We should look at either merging the implementations or providing an api function that provides access to the "llvm.linker.options" named metadata via the IRSymtab. It may not be possible to merge the implementations because in COFF and MACHO the representation of dependent libraries is a string of command line options; whereas, the ELF representation is an array of library strings. This is because for COFF and MACHO there is basically only one linker for each file format so the command line format is fixed. For ELF there are a greater variety of linkers, so I just pass the library strings through to the linker, without processing them into command line arguments, and it is deferred to the linker to interpret the library strings.

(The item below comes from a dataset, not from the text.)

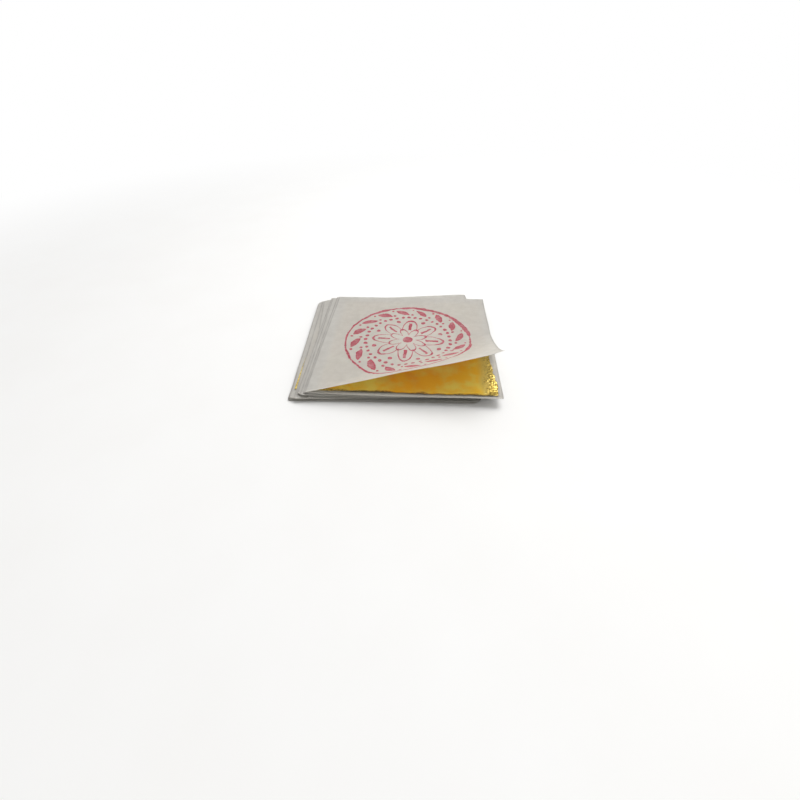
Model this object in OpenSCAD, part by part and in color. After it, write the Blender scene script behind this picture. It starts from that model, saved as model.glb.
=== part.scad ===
// A booklet of loose gold leaf: a square pile of folded paper packets, each holding
// one beaten leaf. Nothing binds the pile. The cover of the top packet has curled
// up at its front right corner.
// Millimetres. +Z is up, the open edges face -Y, the folds are at +Y, and the origin
// lies under the middle of the pile, on the face that it rests on.

/* [Paper] */
// Side of a folded packet, which is square
sheet_side = 40; // [30:1:60]
// Thickness of the paper
paper_t = 0.06; // [0.04:0.01:0.12]
// Air between two packets, which never lie quite flat
packet_air = 0.05; // [0.02:0.01:0.3]
// Gap between the round back of a fold and the cover that turns about it
fold_clearance = 0.02; // [0.01:0.01:0.1]

/* [Gold] */
// Thickness of a gold leaf, far thicker than the real one so that it is a solid
gold_t = 0.02; // [0.01:0.01:0.1]
// Gap between a gold leaf and the paper on each side of it
leaf_clearance = 0.01; // [0.01:0.01:0.1]
// Bare paper round a gold leaf that lies in the middle of its packet
gold_margin = 1.5; // [1:0.25:5]

/* [Lifted corner] */
// Angle at which the front edge of the top cover rises from the pile
curl_lift = 14.4; // [2:0.1:18]
// Part of the top cover that curls, as the angle it spans at the corner that stays down
curl_span = 30; // [27:1:40]

/* [Hidden] */
// A row for each packet, from the bottom: its shift to the right, its shift to the
// back and its turn in degrees
PILE = [
    [-1.6, -0.2, -2.0],
    [-1.8, 0.0, -1.6],
    [-2.1, 0.5, -0.3],
    [-2.0, 0.6, 0.2],
    [-0.9, 0.2, 0.2],
    [0.6, 1.35, 3.5],
    [0.6, 0.1, -2.4],
    [1.2, -0.3, -1.9],
    [2.1, -0.4, -3.0],
    [2.6, -0.7, -3.3],
];
// The same for each gold leaf, measured from the middle of its packet
GOLD = [
    [0.0, 0.0, 0.6],
    [-0.3, 0.2, -0.4],
    [0.2, 0.0, 0.3],
    [0.0, -0.4, -0.5],
    [-1.3, 0.7, -1.95],
    [0.3, 0.0, 0.2],
    [0.0, 0.3, 0.4],
    [-0.2, 0.0, -0.3],
    [0.4, -0.2, 0.2],
    [0.8, -0.6, 0.0],
];
packets = len(PILE);
leaf_gap = gold_t + 2 * leaf_clearance;
packet_t = 2 * paper_t + leaf_gap;
pitch = packet_t + packet_air;
front_y = -sheet_side / 2;
fold_r = packet_t / 2;
fold_y = sheet_side / 2 - fold_r;
cover_d = fold_y - fold_r - fold_clearance - front_y;
cover_z = paper_t + leaf_gap;
gold_side = sheet_side - 2 * gold_margin;
gold_z = paper_t + leaf_clearance;
curl_steps = 24;
// How the rise fades over curl_span: 1 is an even fade, more keeps it near the edge
curl_fade = 1.3;
curl_turn = curl_span / curl_steps;
fold_sides = 32;

function numbered(name, k) = str(name, k < 10 ? "_0" : "_", k);

// The curled cover is a cone with its tip at the front left corner, so each straight
// line through that corner stays straight and the paper is bent but not stretched.
// A line is known by its angle to the front edge on the flat paper.

// Share of the curl that lies beyond a line: all of it for the front edge
function curl_left(a) = max(0, 1 - a / curl_span);

// Angle at which a line rises: steepest on the front edge, and level at curl_span
function line_rise(a) = asin(sin(curl_lift) * pow(curl_left(a), curl_fade));

// How fast that angle falls, as a ratio of two angles
function rise_fall(a) =
    sin(curl_lift) * curl_fade * pow(curl_left(a), curl_fade - 1)
    / (curl_span * PI / 180) / cos(line_rise(a));

// How far a line's heading turns per degree of paper
function heading_rate(a) = sqrt(1 - pow(rise_fall(a), 2)) / cos(line_rise(a));

// Headings of the lines, from the level one back to the front edge
headings = [
    for (
        i = curl_steps, heading = curl_span;
        i >= 0;
        heading = heading - curl_turn * heading_rate((i - 0.5) * curl_turn), i = i - 1
    ) heading
];

// Direction of line i in space, counted from the front edge
function line_dir(i) =
    let (
        rise = line_rise(i * curl_turn),
        heading = headings[curl_steps - i]
    )
    [cos(rise) * cos(heading), cos(rise) * sin(heading), sin(rise)];

// Upward normal of the paper along line i
function line_normal(i) =
    let (
        before = line_dir(max(i - 1, 0)),
        after = line_dir(min(i + 1, curl_steps)),
        across = cross(before, after)
    )
    i == curl_steps ? [0, 0, 1] : across / norm(across);

// Where line i leaves the paper, on its right edge
function line_end(i) = sheet_side / cos(i * curl_turn) * line_dir(i);

// Shifts and turns what it holds by one row of PILE or GOLD
module laid(row) {
    translate([row[0], row[1], 0])
        rotate([0, 0, row[2]])
            children();
}

// Puts what it holds into packet k, whose own origin is in the middle of its underside
module in_packet(k) {
    translate([0, 0, (k - 1) * pitch])
        laid(PILE[k - 1])
            children();
}

// Lower half of a folded sheet, with the fold pressed to a round bead at its back
module base_leaf(k) {
    color([0.80, 0.78, 0.74])
        in_packet(k)
            union() {
                translate([-sheet_side / 2, front_y, 0])
                    cube([sheet_side, fold_y - front_y, paper_t]);
                translate([-sheet_side / 2, fold_y, fold_r])
                    rotate([0, 90, 0])
                        cylinder(r = fold_r, h = sheet_side, $fn = fold_sides);
            }
}

// Beaten gold leaf, lying loose between the two halves
module gold_leaf(k) {
    color([0.83, 0.62, 0.18])
        in_packet(k)
            laid(GOLD[k - 1])
                translate([-gold_side / 2, -gold_side / 2, gold_z])
                    cube([gold_side, gold_side, gold_t]);
}

// Upper half of a folded sheet, lying flat
module flat_cover() {
    cube([sheet_side, cover_d, paper_t]);
}

// Upper half of a folded sheet, curled up at its front right corner
module curled_cover() {
    ends = [for (i = [0 : curl_steps]) line_end(i)];
    flat_corners = [[sheet_side, cover_d, 0], [0, cover_d, 0]];
    under = concat([[0, 0, 0]], ends, flat_corners);
    over = concat(
        [[0, 0, paper_t]],
        [for (i = [0 : curl_steps]) ends[i] + paper_t * line_normal(i)],
        [for (corner = flat_corners) corner + [0, 0, paper_t]]
    );
    n = len(under);
    polyhedron(
        points = concat(under, over),
        faces = concat(
            [for (i = [1 : n - 2]) [0, i, i + 1]],
            [for (i = [1 : n - 2]) [n, n + i + 1, n + i]],
            [for (i = [0 : n - 1]) [i, n + i, (i + 1) % n]],
            [for (i = [0 : n - 1]) [n + i, n + (i + 1) % n, (i + 1) % n]]
        )
    );
}

// Upper half of a folded sheet, which turns about the fold
module cover_leaf(k) {
    color([0.86, 0.85, 0.81])
        in_packet(k)
            translate([-sheet_side / 2, front_y, cover_z])
                if (k == packets) curled_cover();
                else flat_cover();
}

for (k = [1 : packets]) {
    base_leaf(k);
    gold_leaf(k);
    cover_leaf(k);
}
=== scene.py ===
# %% [markdown]
# # A booklet of loose gold leaf
# Ten packets of thin paper lie in a loose square pile. Each packet is one sheet, folded
# once, with a beaten gold leaf inside. The cover of the top packet has curled up at a
# corner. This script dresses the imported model: it reads every size and place from the
# frame, builds real paper and foil round it, and leaves the frame where it is.

# %% Load the fixed frame
import math

import bpy
import numpy as np
from mathutils import Matrix, Vector


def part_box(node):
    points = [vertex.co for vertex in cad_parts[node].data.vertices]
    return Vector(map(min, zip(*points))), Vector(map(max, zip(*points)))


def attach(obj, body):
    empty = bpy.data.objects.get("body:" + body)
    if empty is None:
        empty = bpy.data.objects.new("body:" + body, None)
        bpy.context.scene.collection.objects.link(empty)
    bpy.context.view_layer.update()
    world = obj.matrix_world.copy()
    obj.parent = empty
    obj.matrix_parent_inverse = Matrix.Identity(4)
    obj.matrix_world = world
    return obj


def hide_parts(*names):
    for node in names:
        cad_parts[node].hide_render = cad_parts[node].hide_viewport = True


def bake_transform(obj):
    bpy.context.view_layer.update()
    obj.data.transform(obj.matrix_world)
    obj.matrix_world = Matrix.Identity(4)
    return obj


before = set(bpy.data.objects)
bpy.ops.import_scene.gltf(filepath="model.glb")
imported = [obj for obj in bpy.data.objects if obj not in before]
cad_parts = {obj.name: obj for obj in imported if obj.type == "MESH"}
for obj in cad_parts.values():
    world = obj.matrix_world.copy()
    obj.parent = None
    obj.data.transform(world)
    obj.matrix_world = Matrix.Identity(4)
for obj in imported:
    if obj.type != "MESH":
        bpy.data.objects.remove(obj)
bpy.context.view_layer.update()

# %% [markdown]
# ## Measuring the frame
# A flat sheet is known by its four corners, its thickness and its height. Seen from
# above, the corners are the points that lie furthest along the four diagonals, which
# holds for any sheet that is turned by only a few degrees.

# %% Sizes that the pieces share
MM = 0.001
DIAGONALS = np.array([[-1, -1], [1, -1], [-1, 1], [1, 1]])


def node_name(kind, packet):
    """The name of one packet's node, such as base_leaf_03."""
    return f"{kind}_{packet:02d}"


def node_points(name):
    """All vertices of a CAD node in the row frame, one row each."""
    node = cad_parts[name]
    flat = np.empty(3 * len(node.data.vertices))
    node.data.vertices.foreach_get("co", flat)
    world = np.array(node.matrix_world)
    return flat.reshape(-1, 3) @ world[:3, :3].T + world[:3, 3]


def node_corners(name):
    """Front left, front right, back left and back right corner, as x and y."""
    ground = node_points(name)[:, :2]
    return ground[np.argmax(ground @ DIAGONALS.T, axis=0)]


def height_range(name):
    """The lowest and the highest point of a node."""
    low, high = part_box(name)
    return low[2], high[2]


packets = range(1, 1 + sum(name.startswith("base_leaf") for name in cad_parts))
top_packet = packets[-1]
packet_low = {k: height_range(node_name("base_leaf", k))[0] for k in packets}
cover_low, cover_high = height_range(node_name("cover_leaf", 1))
paper = cover_high - cover_low
packet_height = cover_high - packet_low[1]
fold_radius = packet_height / 2
inner_radius = fold_radius - paper
front_left, front_right, _, _ = node_corners(node_name("base_leaf", 1))
side = np.linalg.norm(front_right - front_left)
flat_front_left, _, flat_back_left, _ = node_corners(node_name("cover_leaf", 1))
cover_depth = np.linalg.norm(flat_back_left - flat_front_left)
base_depth = side - fold_radius
print(f"{len(packets)} packets, side {side / MM:.2f} mm, paper {paper / MM:.3f} mm,",
      f"packet {packet_height / MM:.3f} mm, cover depth {cover_depth / MM:.2f} mm")

# %% [markdown]
# ## Noise on a lattice
# Paper cockles and foil crinkles are both slow random bumps. Random heights on the
# points of a square lattice, blended smoothly between the points, give such bumps at a
# size that is chosen in millimetres. One seeded table of heights serves every use.

# %% Value noise
SEED = 41
LATTICE_SIZE = 97
LATTICE_START = 200
SHIFT_RIGHT, SHIFT_BACK = 13.7, 7.3
rng = np.random.default_rng(SEED)
LATTICE = rng.random((LATTICE_SIZE, LATTICE_SIZE))


def value_noise(x, y, cell, shift):
    """Height 0 to 1 at each point: the lattice's heights, blended by smooth steps.

    x and y are metres, cell is the distance between lattice points, and shift picks
    another part of the lattice.
    """
    gx = x / cell + SHIFT_RIGHT * shift + LATTICE_START
    gy = y / cell + SHIFT_BACK * shift + LATTICE_START
    ix, iy = np.floor(gx).astype(int), np.floor(gy).astype(int)
    fx, fy = gx - ix, gy - iy
    fx, fy = fx * fx * (3 - 2 * fx), fy * fy * (3 - 2 * fy)
    n = len(LATTICE)
    ax, bx, ay, by = ix % n, (ix + 1) % n, iy % n, (iy + 1) % n
    front = LATTICE[ax, ay] * (1 - fx) + LATTICE[bx, ay] * fx
    back = LATTICE[ax, by] * (1 - fx) + LATTICE[bx, by] * fx
    return front * (1 - fy) + back * fy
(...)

It would be good if the API is flexible to return either. Not against having a different API to return linker options but I think that is less clean.

Actually, now I remember that we need both. Developers do want to use linker options on ELF in the future (LLVM retains support for linker options on ELF - https://llvm.org/docs/Extensions.html#linker-options-section-linker-options). It is not implemented yet in LLD; but, I believe that the idea is that in source code "#pragma comment(lib, "foo") writes "foo" into the llvm.dependent-libraries and some new pragma e.g. #pragma linker(lib, "foo") would write ("lib", "foo") into llvm.linker-options which will specify -lfoo to ELF linkers. Given that, I think that we need to have separate api functions in the LTO interface.

Thanks. I was not sure if the new functions in LTOModule.h/.cpp were in the right file - but I don't see a better place to put them.

This is fine. Do you think you might want to query symbols from InputFile instead of LTOModule in the future?

Yes! I would like to expand the api in the future so that a client linker can everything it needs from the IRSymtab.

This revision is now accepted and ready to land.Jun 11 2019, 8:22 AM
This revision was automatically updated to reflect the committed changes.